Personal information
- Full name: Francisco Cruzate Grenzner
- Birth name: Francesc Cruzate i Grenzner
- Date of birth: 7 July 1878
- Place of birth: Barcelona, Spain
- Date of death: 2 September 1910 (aged 32)
- Place of death: Barcelona, Spain
- Position(s): Forward

Senior career*
- Years: Team / Apps / (Gls)
- 1899–1902: FC Barcelona / 5 / (0)

= Francisco Cruzate =

Spanish athlete and footballer

Francisco Cruzate Grenzner (7 July 1878 – 2 September 1910) was a Spanish footballer who played as a forward for FC Barcelona during the first three seasons of the club's life and an athlete who stood out in athletic events, being considered the first Spanish record holder in the 800 metres run, which he set on 25 November 1900.

==Biography==
On 10 December 1899, Cruzate participated in the first organized athletic event held in Spain, which took place in the surroundings of the Casanovas hotel in Barcelona, currently occupied by the San Pablo hospital, and consisted of a race over approximately 800m (two 400-meter straights and a curve), which he won ahead of second-placed Joan Gamper, who had founded FC Barcelona just two weeks before, on 29 November, and who had played in the club's first-ever match just two days before. Cruzate, however, only debuted for Barça two weeks later, on Christmas Eve, in a 3–1 win over Català FC. He played a further four matches for Barcelona between 1900 and 1902, although he did not get to play any official matches, only friendly matches.

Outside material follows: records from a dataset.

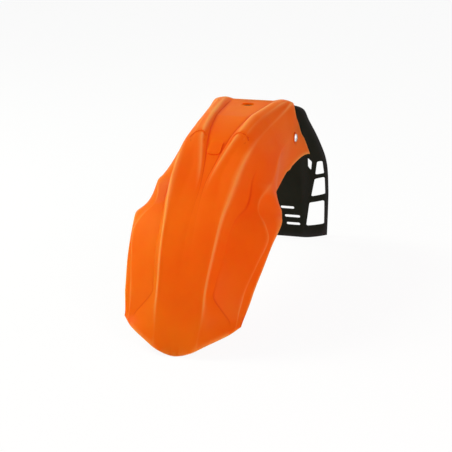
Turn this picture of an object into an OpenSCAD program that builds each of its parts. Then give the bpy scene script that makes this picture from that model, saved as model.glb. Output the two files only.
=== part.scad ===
// Universal front mudguard for a motorbike: a moulded front shell, a vented rear flap and two side rivets.
// Forward is -Y, up is +Z and X runs across; the origin is the middle of the deck's mounting hole.

/* [Wrap round the wheel] */
// Distance of the wrap's centre ahead of the deck hole
wrap_fwd = 90; // [85:1:95]
// Depth of the wrap's centre below the deck
wrap_drop = 330; // [325:1:335]
// Radius of the hood above the wrap's centre
wrap_r = 318; // [314:1:322]

/* [Front shell] */
// Wall thickness of the shell
shell_wall = 3; // [2.4:0.1:3.4]
// Half width of the channel floor between the ridges
channel_half = 33; // [30:0.5:35]
// Half width between the two ridge crests at the rear
crest_half = 46; // [44:0.5:48]
// Half width at the shoulder outside each ridge
shoulder_half = 56; // [54:0.5:58]
// Half width of the hood and of the deck's upper edge
hood_half = 64; // [62:0.5:66]
// Half width at the foot of the hood's steep side wall
wall_half = 70; // [69:0.5:72]
// Half width at the crease across each side wing
wing_half = 100; // [98:0.5:101]
// Half width at the widest place of the side wings
edge_half = 109; // [107:0.5:112]
// Height of the ridges above the channel floor
ridge_rise = 8; // [5:0.5:9]
// Drop of the hood's edge below its middle
hood_drop = 14; // [12:0.5:16]
// Drop of the side wall's foot
wall_drop = 50; // [46:1:54]
// Drop of the wing's crease
wing_drop = 70; // [66:1:74]
// Drop of the deepest edge, in the fork leg notch
edge_drop = 112; // [108:1:116]

/* [Deck hole and raised marks] */
// Diameter of the mounting hole in the deck
hole_d = 20; // [16:0.5:24]
// Width of the raised pad in the channel
pad_w = 19; // [14:1:20]
// Length of the raised pad in the channel
pad_l = 30; // [24:1:34]
// Height of the raised pad
pad_rise = 1.6; // [1:0.1:2]
// Width of the arched recess on each ridge
arch_w = 25; // [20:1:27]
// Length of the arched recess on each ridge
arch_l = 40; // [34:1:46]
// Depth of the recess at its arched rear end
arch_depth = 1.4; // [1:0.1:1.6]

/* [Rear flap] */
// Thickness of the flap
flap_wall = 2.6; // [2:0.1:3]
// Greatest half width of the flap
flap_half = 97; // [92:0.5:100]
// Width at which the flap's side panels fold back
fold_half = 58; // [54:0.5:60]
// Depth by which the flap's side panels are swept back
flap_sweep = 28; // [22:1:32]
// Overlap of the flap's tongue under the deck
tongue_lap = 14; // [10:1:18]
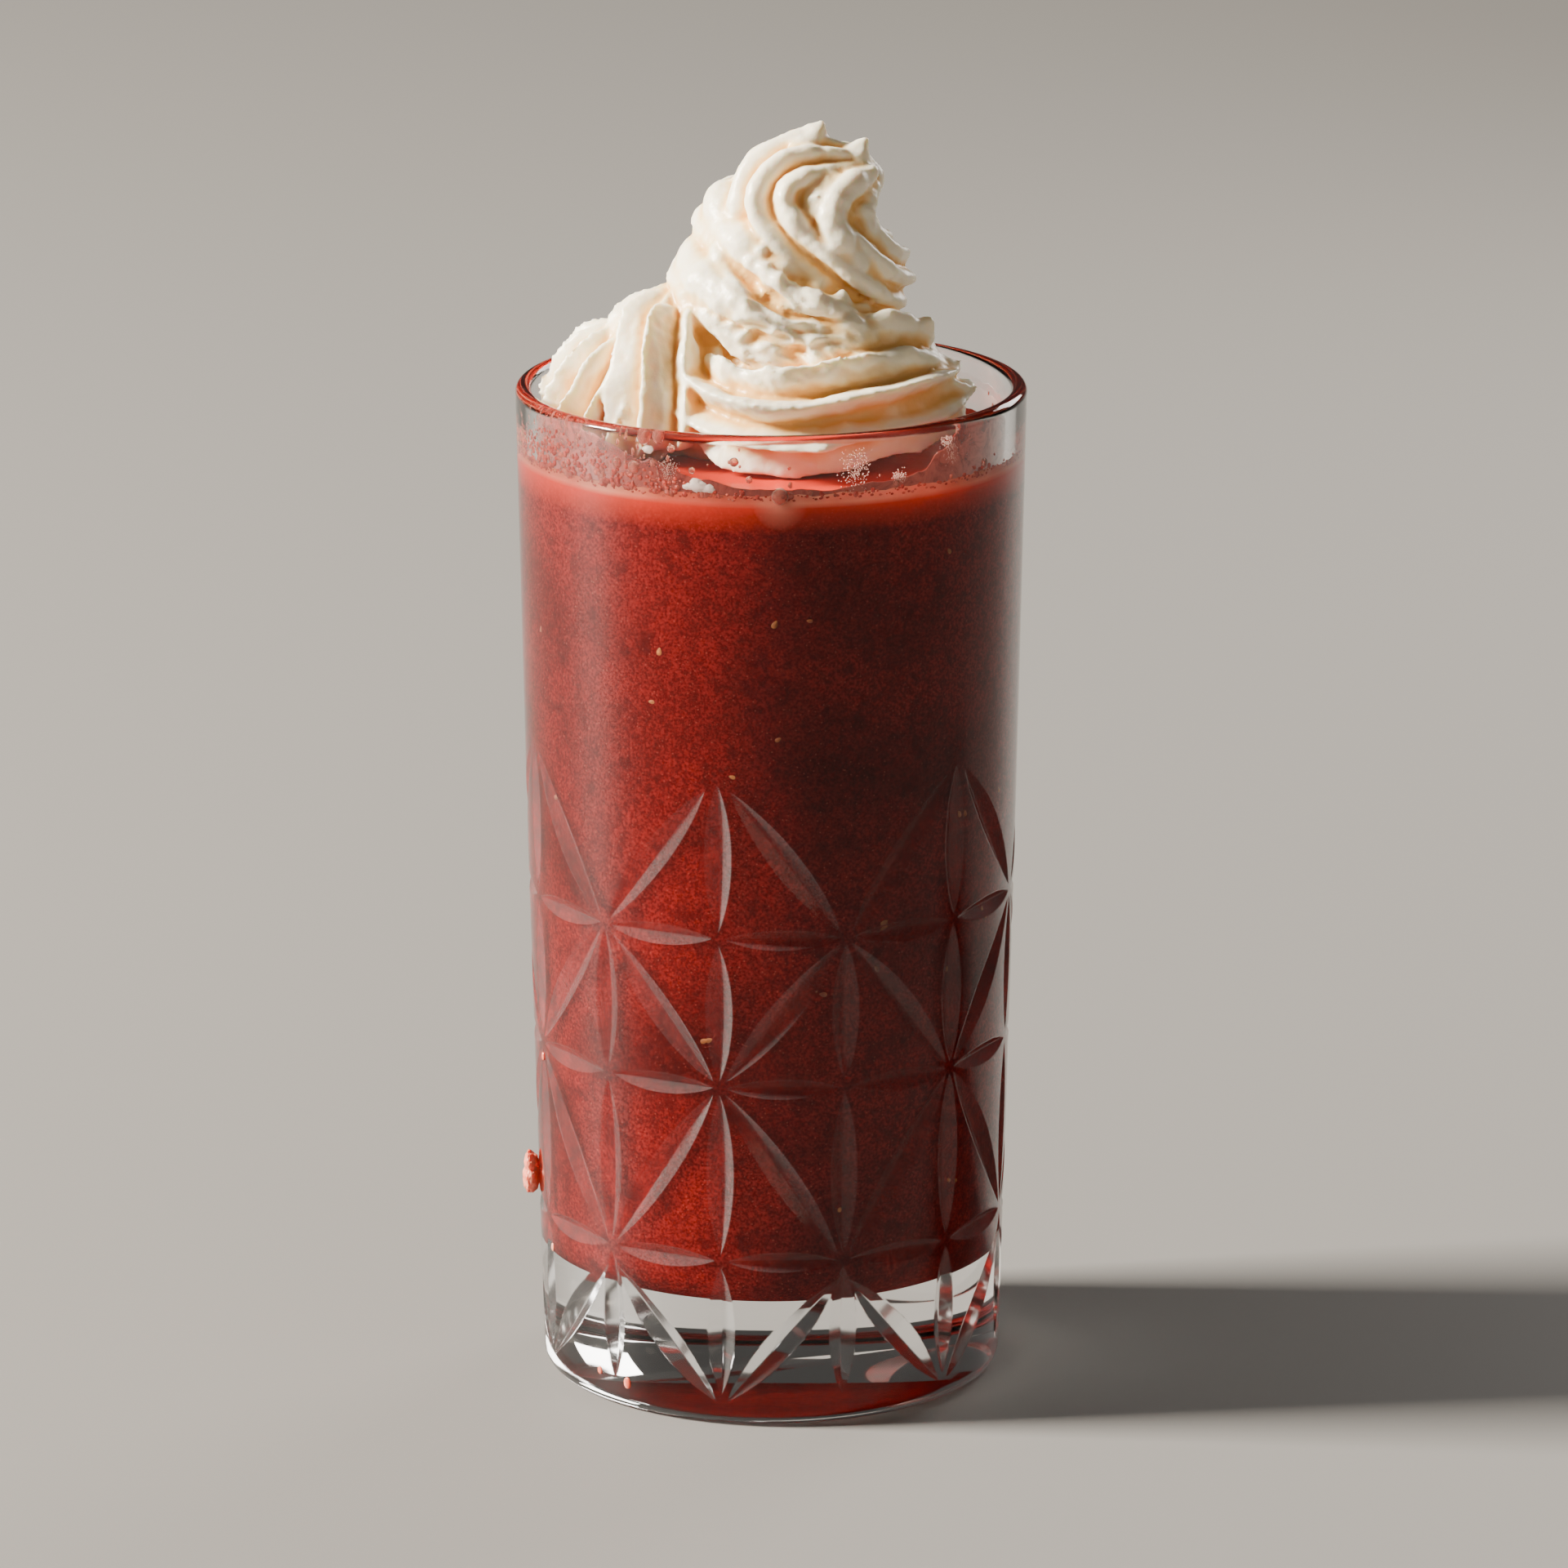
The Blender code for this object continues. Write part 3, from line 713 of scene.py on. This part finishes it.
# Seeds
# Strawberry seeds in the drink: hard brown grains, narrow at one end. They lie against the glass,
# half sunk in the drink's side.
seed_shape = bmesh.new()
seed_draw = Random(7)
strewn_seeds = 36
seed_heights, seed_lengths = (0.026, 0.138), (0.00048, 0.00068)
seed_breadth, seed_taper, seed_thickness = 0.62, 0.4, 0.00022
seed_sinks = 0.00008
seed_places = [(0.9, 0.1236), (1.7, 0.1062), (54.0, 0.0913)]
for k in range(strewn_seeds):
    seed_places.append((seed_draw.uniform(-180, 180), seed_draw.uniform(*seed_heights)))
for angle, z in seed_places:
    centre = around_axis(drink_wall(z) - seed_sinks, angle, z)
    outwards = Vector((centre.x, centre.y, 0.0)).normalized()
    lean = seed_draw.uniform(-pi / 2, pi / 2)
    lengthwise = Vector((-outwards.y * sin(lean), outwards.x * sin(lean), cos(lean)))
    across = lengthwise.cross(outwards)
    length = seed_draw.uniform(*seed_lengths)
    made = bmesh.ops.create_uvsphere(seed_shape, u_segments=12, v_segments=8, radius=1.0)["verts"]
    for corner in made:
        way = corner.co.copy()
        breadth = seed_breadth * (1 - seed_taper * way.z)
        corner.co = centre + lengthwise * (way.z * length) + across * (way.x * length * breadth)
        corner.co += outwards * (way.y * seed_thickness)
seed_finish, tree, shader = new_material("strawberry seeds")
husk = texture(tree, "ShaderNodeTexNoise", 240.0, Detail=2.0)
seed_stops = ((0.4, (0.22, 0.035, 0.010)), (0.6, (0.60, 0.20, 0.04)))
tree.links.new(ramp(tree, husk.outputs["Fac"], *seed_stops), shader.inputs["Base Color"])
shader.inputs["Roughness"].default_value = 0.35
seeds = finished("seeds", seed_shape, seed_finish)


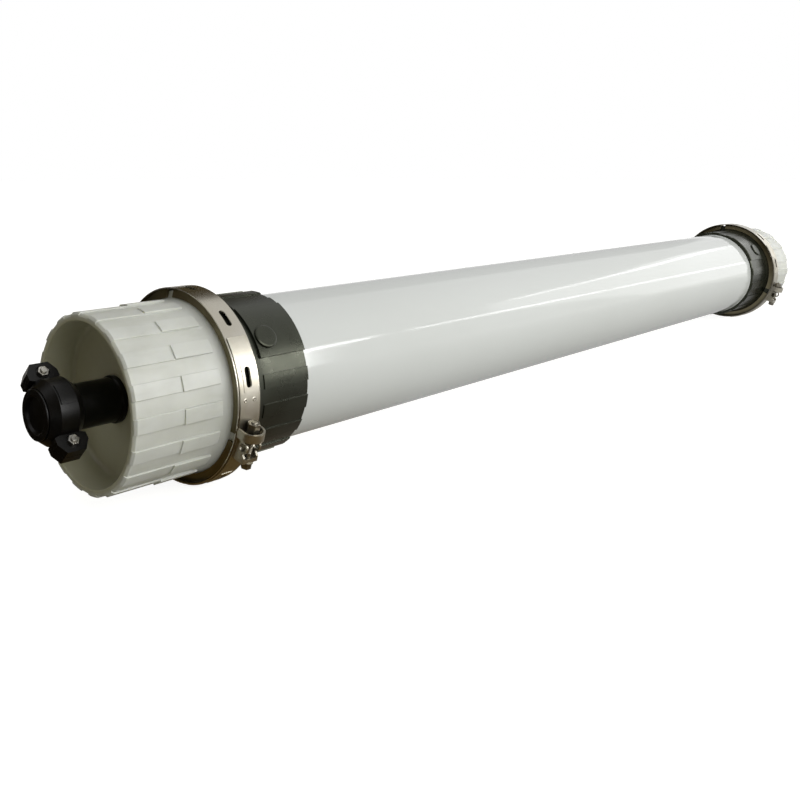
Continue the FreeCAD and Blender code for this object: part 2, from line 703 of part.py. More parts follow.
def make_latch_cup(label):
    # The upper half of the latch: a strap with a half-round cup that takes the nut.
    body = new_body(label)
    turn = size("latch_angle")
    add_strap(body, size("strap_start"), turn, slots_angle - size("band_slot_pitch"))
    outside = size("arch_half_width")
    inside = outside - size("arch_sheet")
    foot = strap_inside
    mouth = size("arch_end")
    floor = -size("arch_start")
    push_tangent(body, lambda sketch: draw_outline(sketch, [
        (-outside, foot), (-outside, bolt_axis), (outside, bolt_axis, "arc"), (outside, foot),
        (inside, foot), (inside, bolt_axis), (-inside, bolt_axis, "arc"), (-inside, foot)]),
        floor, mouth, turn)
    push_tangent(body, lambda sketch: draw_outline(sketch, [
        (-outside, foot), (-outside, bolt_axis), (outside, bolt_axis, "arc"), (outside, foot)]),
        floor, floor + size("arch_floor"), turn)
    push_tangent(body, lambda sketch: draw_circle(sketch, ZERO, bolt_axis, bolt_hole),
                 floor - 1, mouth, turn, "PartDesign::Pocket")
    clear_band(body)
    return body


def make_latch_bracket(label):
    # The lower half of the latch: a strap with two cheeks and a plate that the bolt's head bears on.
    body = new_body(label)
    turn = size("latch_angle")
    eye = size("eye_start")
    mirror = slots_angle * 2 - size("strap_start")
    start = turn + size("bracket_gap")
    add_strap(body, start, mirror, slots_angle + size("band_slot_pitch"))
    low = -(size("bolt_low") - size("glue_gap"))
    top = bolt_axis + size("cheek_height")
    radius = size("eye_radius")
    foot = size("band_radius") * 0.95
    shoulder = -(eye + radius * 2)
    inside = size("cheek_half_gap")
    outside = inside + size("cheek_sheet")

    def draw_cheek(sketch):
        draw_outline(sketch, [
            (low, foot), (-eye, foot), (-eye, bolt_axis), (shoulder, bolt_axis, "arc"),
            (shoulder - 5, top), (low, top)])

    push_along(body, draw_cheek, inside, outside, turn)
    push_along(body, draw_cheek, -outside, -inside, turn)
    push_tangent(body, lambda sketch: draw_outline(
        sketch, rectangle(-outside, outside, foot, top)), low, low + size("cross_plate"), turn)
    push_tangent(body, lambda sketch: draw_circle(sketch, ZERO, bolt_axis, bolt_hole),
                 low - 1, low + size("cross_plate") + 1, turn, "PartDesign::Pocket")
    push_along(body, lambda sketch: draw_circle(
        sketch, -(eye + radius), bolt_axis, size("eye_hole_radius")),
        -outside - 1, outside + 1, turn, "PartDesign::Pocket")
    clear_band(body)
    return body


def make_latch_bolt(label):
    body = new_body(label)
    turn = size("latch_angle")
    head = -size("bolt_low")
    flange = head - size("bolt_flange")
    push_tangent(body, lambda sketch: draw_circle(
        sketch, ZERO, bolt_axis, size("bolt_diameter") / 2), head, size("bolt_high"), turn)
    push_tangent(body, lambda sketch: draw_circle(
        sketch, ZERO, bolt_axis, size("bolt_flange_radius")), flange, head, turn)
    push_tangent(body, lambda sketch: draw_hexagon(
        sketch, ZERO, bolt_axis, size("bolt_flats")), flange - size("bolt_head"), flange, turn)
    return body


def make_latch_nut(label):
    # A flange nut that sits in the latch's cup.
    body = new_body(label)
    turn = size("latch_angle")
    low = -size("arch_start") + size("arch_floor") + size("glue_gap")
    top = low + size("nut_flange")
    bore = size("bolt_diameter") / 2 + size("glue_gap")

    def draw_flange(sketch):
        draw_circle(sketch, ZERO, bolt_axis, size("nut_flange_radius"))
        draw_circle(sketch, ZERO, bolt_axis, bore)

    def draw_nut(sketch):
        draw_hexagon(sketch, ZERO, bolt_axis, size("nut_flats"))
        draw_circle(sketch, ZERO, bolt_axis, bore)

    push_tangent(body, draw_flange, low, top, turn)
    push_tangent(body, draw_nut, top, top + size("nut_height"), turn)
    return body


# Coupling on the plugged port. Places along the axis are from the coupling's middle.

def make_coupling_half(label, turn):
    # One housing. Its middle is on the radius at the angle turn and its ears point along the tangent.
    body = new_body(label)
    half = size("coupling_half_width")
    flat = size("coupling_flat")
    side = size("coupling_side_radius")
    outside = size("coupling_radius")
    pocket = size("pocket_half_width")
    pocket_radius = size("pocket_radius")
    side_bore = pipe_radius + size("seat_gap")
    key_bore = groove_floor + size("seat_gap")
    key_in = size("groove_middle") - size("key_width") / 2
    key_out = size("groove_middle") + size("key_width") / 2
    start = turn - 90 + size("split_angle")
    spin(body, [
        (-half, side_bore), (-key_out, side_bore), (-key_out, key_bore), (-key_in, key_bore),
        (-key_in, side_bore), (-pocket, side_bore), (-pocket, pocket_radius),
        (pocket, pocket_radius), (pocket, side_bore), (key_in, side_bore), (key_in, key_bore),
        (key_out, key_bore), (key_out, side_bore), (half, side_bore), (half, side),
        (flat, outside), (-flat, outside), (-half, side)],
        start, 180 - size("split_angle") * 2)
    boss_half = size("boss_half_width")
    boss = spin(body, rectangle(-boss_half, boss_half, outside - 1, outside + size("boss_height")),
                turn - size("boss_span") / 2, size("boss_span"))
    body.Tip = boss
    inner = (pocket_radius + outside) / 2
    wide = size("ear_half_width")
    tip = size("ear_tip_half_width")
    shoulder = size("ear_shoulder")
    reach = size("ear_reach")

    def draw_ears(sketch):
        for sign in (1, -1):
            draw_outline(sketch, [
                (-flat, inner * sign), (flat, inner * sign), (wide, (inner + 3) * sign),
                (wide, shoulder * sign), (tip, reach * sign), (-tip, reach * sign),
                (-wide, shoulder * sign), (-wide, (inner + 3) * sign)])

    def draw_rounds(sketch, radius):
        for sign in (1, -1):
            draw_circle(sketch, ZERO, size("ear_place") * sign, radius)

    split = size("coupling_split") / 2
    top = size("ear_thickness")
    push_outwards(body, draw_ears, split, top, turn)
    push_outwards(body, lambda sketch: draw_rounds(sketch, size("ear_pocket_radius")),
                  top - size("ear_pocket_depth"), top + 10, turn, "PartDesign::Pocket")
    push_outwards(body, lambda sketch: draw_rounds(
        sketch, size("coupling_bolt") / 2 + size("seat_gap")),
        ZERO, top + 1, turn, "PartDesign::Pocket")
    return body


def make_gasket(label):
    # A rubber ring over the joint, with a hollow in its bore.
    body = new_body(label)
    half = size("pocket_half_width") - size("glue_gap")
    outside = size("pocket_radius") - size("glue_gap")
    inside = pipe_radius + size("glue_gap")
    hollow = (inside + outside) / 2
    lip = half / 3
    spin(body, [
        (-half, inside), (-lip, inside), (-lip * 2, hollow), (lip * 2, hollow), (lip, inside),
        (half, inside), (half, outside), (-half, outside)])
    return body


def make_blank_plug(label):
    # Closes the pipe's end. It has the same groove as the pipe and a dish in its front disc.
    body = new_body(label)
    inner = -size("pipe_gap") / 2
    groove_start = inner - size("groove_place")
    groove_end = groove_start - size("groove_width")
    face = groove_end - size("blank_disc")
    disc = size("blank_disc_radius")
    dish = size("blank_dish_radius")
    depth = size("plug_dish_depth")
    spin(body, [
        (face + depth, ZERO), (inner, ZERO), (inner, pipe_radius), (groove_start, pipe_radius),
        (groove_start, groove_floor), (groove_end, groove_floor), (groove_end, disc), (face, disc),
        (face, dish), (face + depth, dish - depth / 2)])
    return body


def make_coupling_bolt(label, place_on_tangent):
    # Its head is on the back half and its end stands out of the nut on the front half.
    body = new_body(label)
    seat = size("ear_thickness") - size("ear_pocket_depth") + size("glue_gap")
    head = size("coupling_head")
    push_outwards(body, lambda sketch: draw_circle(
        sketch, ZERO, place_on_tangent, size("coupling_bolt") / 2),
        -seat, seat + head * 1.4, coupling_middle)
    push_outwards(body, lambda sketch: draw_hexagon(
        sketch, ZERO, place_on_tangent, size("coupling_flats")), -(seat + head), -seat, coupling_middle)
    return body


def make_coupling_nut(label, place_on_tangent):
    body = new_body(label)
    seat = size("ear_thickness") - size("ear_pocket_depth") + size("glue_gap")

    def draw(sketch):
        draw_hexagon(sketch, ZERO, place_on_tangent, size("coupling_flats"))
        draw_circle(sketch, ZERO, place_on_tangent, size("coupling_bolt") / 2 + size("glue_gap"))

    push_outwards(body, draw, seat, seat + size("coupling_head"), coupling_middle)
    return body


def make_group(label, members):
    group = doc.addObject("Part::Compound", label)
    group.Label = label
    group.Links = members
    return group


nodes = []
nodes.append(make_shell_tube("shell_tube"))
nodes.append(make_fibre_bundle("fibre_bundle"))
nodes.append(make_bundle_net("bundle_net"))

for side, sign in (("near", -1), ("far", 1)):
    far = side == "far"
    joint = joint_face * sign
    seal_place = joint - size("seal_thickness") / 2 * (-sign)
    plug_place = joint - plug_middle * sign
    for piece in (make_end_socket(side + "_end_socket", far), make_potting(side + "_potting"),
                  make_end_cap(side + "_end_cap", far), make_port_pipe(side + "_port_pipe")):
        nodes.append(place_far(piece) if far else place(piece, joint))
    nodes.append(place(make_side_plug(side + "_side_plug"), plug_place, size("plug_angle")))
    nodes.append(make_seal_ring(side + "_cap_seal", seal_place))
    nodes.append(place(make_clamp_band(side + "_clamp_band"), joint))
    for index, word in enumerate(("lower", "back", "upper")):
        nodes.append(place(make_retainer(side + "_retainer_" + word, index), joint))
    nodes.append(place(make_latch_cup(side + "_latch_cup"), joint))
    nodes.append(place(make_latch_bracket(side + "_latch_bracket"), joint))
    nodes.append(place(make_latch_bolt(side + "_latch_bolt"), joint))
    nodes.append(place(make_latch_nut(side + "_latch_nut"), joint))

middle = coupling_centre - joint_face
nodes.append(place(make_coupling_half("coupling_front_half", coupling_middle), middle))
nodes.append(place(make_coupling_half("coupling_back_half", coupling_middle + 180), middle))
nodes.append(place(make_gasket("coupling_gasket"), middle))
nodes.append(place(make_blank_plug("blank_plug"), middle))
bolts = [place(make_coupling_bolt("coupling_bolt_%d" % number, size("ear_place") * sign), middle)
         for number, sign in ((1, 1), (2, -1))]
nuts = [place(make_coupling_nut("coupling_nut_%d" % number, size("ear_place") * sign), middle)
        for number, sign in ((1, 1), (2, -1))]
nodes.append(make_group("coupling_bolts", bolts))
nodes.append(make_group("coupling_nuts", nuts))

doc.recompute()

faults = []
for thing in doc.Objects:
    if "Invalid" in thing.State or "Error" in thing.State:
        faults.append("%s: %s" % (thing.Label, thing.State))
for node in nodes:
    if node.Shape.isNull() or not node.Shape.isValid():
        faults.append("%s: shape" % node.Label)
if faults:
    raise RuntimeError("; ".join(faults))

os.makedirs("parts", exist_ok=True)
for node in nodes:
    node.Shape.exportStep("parts/%s.step" % node.Label)
    box = node.Shape.BoundBox
    print("%-24s solids %d  x %.1f %.1f  y %.1f %.1f  z %.1f %.1f" % (
        node.Label, len(node.Shape.Solids), box.XMin, box.XMax, box.YMin, box.YMax, box.ZMin, box.ZMax))
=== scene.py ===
import bpy
import bmesh
import json
import math
from mathutils import Matrix, Vector


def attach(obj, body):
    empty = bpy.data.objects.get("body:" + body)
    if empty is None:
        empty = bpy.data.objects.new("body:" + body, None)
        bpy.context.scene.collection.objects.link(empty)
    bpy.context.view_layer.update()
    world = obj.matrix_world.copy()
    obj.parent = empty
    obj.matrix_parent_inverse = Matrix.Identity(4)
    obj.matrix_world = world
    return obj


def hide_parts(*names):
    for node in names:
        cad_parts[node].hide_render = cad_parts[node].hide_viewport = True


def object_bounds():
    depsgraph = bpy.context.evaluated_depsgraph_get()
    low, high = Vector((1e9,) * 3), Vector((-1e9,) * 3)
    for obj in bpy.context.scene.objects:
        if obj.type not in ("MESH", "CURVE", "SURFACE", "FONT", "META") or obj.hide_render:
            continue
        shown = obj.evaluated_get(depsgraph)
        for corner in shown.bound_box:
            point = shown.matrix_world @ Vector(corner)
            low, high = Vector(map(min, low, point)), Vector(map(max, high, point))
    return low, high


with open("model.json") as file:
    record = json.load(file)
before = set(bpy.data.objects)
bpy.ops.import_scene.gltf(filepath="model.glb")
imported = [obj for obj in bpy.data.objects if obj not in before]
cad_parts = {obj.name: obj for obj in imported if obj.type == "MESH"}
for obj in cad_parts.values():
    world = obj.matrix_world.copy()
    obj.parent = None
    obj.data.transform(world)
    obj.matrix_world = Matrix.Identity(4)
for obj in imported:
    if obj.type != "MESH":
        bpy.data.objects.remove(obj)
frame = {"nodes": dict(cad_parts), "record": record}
cadLow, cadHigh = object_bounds()
nodes = frame["nodes"]
mm = 0.001
ends = (("near", -1), ("far", 1))
print("frame loaded, nodes:", len(nodes))


# Node helpers

def hexColour(text):
    # sRGB hex to the linear values that sockets take
    values = []
    for start in (0, 2, 4):
        level = int(text[start:start + 2], 16) / 255
        values.append(level / 12.92 if level <= 0.04045 else ((level + 0.055) / 1.055) ** 2.4)
    return (*values, 1.0)


white = hexColour("FFFFFF")


def addNode(tree, kind, inputs=None, **settings):
    node = tree.nodes.new(kind)
    for name, value in settings.items():
        setattr(node, name, value)
    for name, value in (inputs or {}).items():
        if isinstance(value, bpy.types.NodeSocket):
            tree.links.new(value, node.inputs[name])
        else:
            node.inputs[name].default_value = value
    return node


def newMaterial(name):
    material = bpy.data.materials.new(name)
    material.use_nodes = True
    tree = material.node_tree
    tree.nodes.clear()
    return material, tree


def objectPlace(tree):
    return addNode(tree, "ShaderNodeTexCoord").outputs["Object"]


def drawOut(tree, place, along):
    # Textures read at this place are drawn out along the tube, the more the smaller the number
    return addNode(tree, "ShaderNodeMapping", {
        "Vector": place, "Scale": (along, 1.0, 1.0)}).outputs["Vector"]


def addNoise(tree, place, size, detail, roughness=0.5):
    # Noise with patches of about this size in millimetres
    return addNode(tree, "ShaderNodeTexNoise", {
        "Vector": place, "Scale": 1 / (size * mm), "Detail": detail,
        "Roughness": roughness}).outputs["Fac"]


def mapRange(tree, value, before, after):
    return addNode(tree, "ShaderNodeMapRange", {
        "Value": value, "From Min": before[0], "From Max": before[1],
        "To Min": after[0], "To Max": after[1]}).outputs["Result"]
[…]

In November 1900, on the occasion of the inauguration of the first FC Barcelona field, also next to the Casanovas hotel (supposedly on the same site where the previous year's race took place), two races were organized, 100 and 800 meters, this one going around the field four times, unlike the one organized the previous year, which had much longer straights. Cruzate participated in both, coming third in the 100 meters, behind Fermín Lomba and Miguel Valdés, and then, on 25 November, he proclaimed himself the winner of the longest race with a time of 2 minutes and 41 seconds, the first 800-meter record, which he held for 14 years until it was finally broken by Sócrates Quintana of the Gimnástica Española on 6 April 1914.

According to the press of 20 October 1900, Cruzate was named director of foot races for FC Barcelona, a kind of precedent for the club's athletics section. He had a testimonial participation as a football player, but later he became a very active element in recruiting new players for the Blaugrana club.

In his personal life, he was the owner of a wholesale clothing store. Cruzate died of a heart attack on 2 September 1910, at 32 years old.